Judgment reversed with direction. Deen, Quillian, Evans and Stolz, JJ., concur. Bell, C. J., Eberhardt, P. J., and Clark, J., dissent. Webb. J., not participating.
EBERHARDT, Presiding Judge., dissenting.
The issue decided by the majority is whether coverage vel non under an insurance policy affords the basis for a declaratory judgment action. It has been held that it does in Mensinger v. Standard Acc. Ins. Co., 202 Ga. 258 (42 SE2d 628); St. Paul Fire &c. Ins. Co. v. Johnson, 216 Ga. 437, 438 (117 SE2d 459); Georgia Cas. &c. Co. v. Turner, 86 Ga. App. 418 (71 SE2d 773); Darling v. Jones, 88 Ga. App. 812 (78 SE2d 94); Griffin v. Hardware Mut. Ins. Co., 93 Ga. App. 801 (92 SE2d 871); Buffington v. New Hampshire Fire Ins. Co., 104 Ga. App. 139 (121 SE2d 270); Dearhart v. Reserve Ins. Co., 108 Ga. App. 347 (132 SE2d 809), reversed on other grounds in 219 Ga. 699 (135 SE2d 378); Mock v. Darby, 109 Ga. App. 620 (137 SE2d 81); Nationwide Mut. Ins. Co. v. Peek, 112 Ga. App. 260 (145 SE2d 50); Ditmyer v. American Liberty Ins. Co., 117 Ga. App. 512 (160 SE2d 844); Stubbs v. State Farm Mut. Auto. Ins. Co., 120 Ga. App. 750 (172 SE2d 441); Finney v. Pan-American Fire & Cas. Co., 123 Ga. App. 250 (180 SE2d 253); LaSalle National Ins. Co. v. Popham, 125 Ga. App. 724 (188 SE2d 870); Coleman v. Dairyland Ins. Co., 130 Ga. App. 228 (202 SE2d 698); and Haley v. State Farm &c. Ins. Co., 130 Ga. App. 258 (202 SE2d 838).
This issue was not presented or ruled upon in this case by the trial court, nor is it made the subject matter of any enumeration of error. There was a motion to dismiss in the trial court which might have raised it, but that was never ruled on. There is no cross appeal as to any ruling or failing to rule on the issue. It is simply not before the court. See Hess Oil & Chemical Corp. v.

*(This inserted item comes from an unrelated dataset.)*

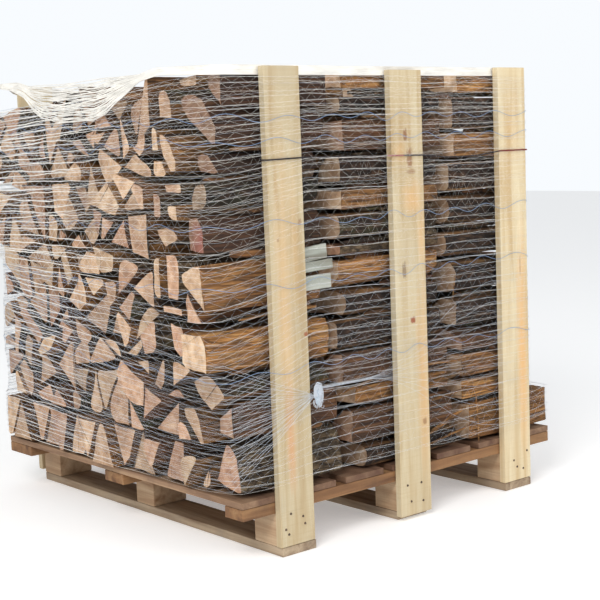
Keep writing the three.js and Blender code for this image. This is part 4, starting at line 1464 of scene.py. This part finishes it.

Nash, 226 Ga. 706, 709 (177 SE2d 70) holding that this court has no authority to manufacture grounds of error for use in disposing of a case.
Issue is properly made as to the matter of coverage, which I think we should proceed to pass on, for this must be done before the case can be finally disposed of.
I am authorized to state that Chief Judge Bell and Judge Clark join in this dissent.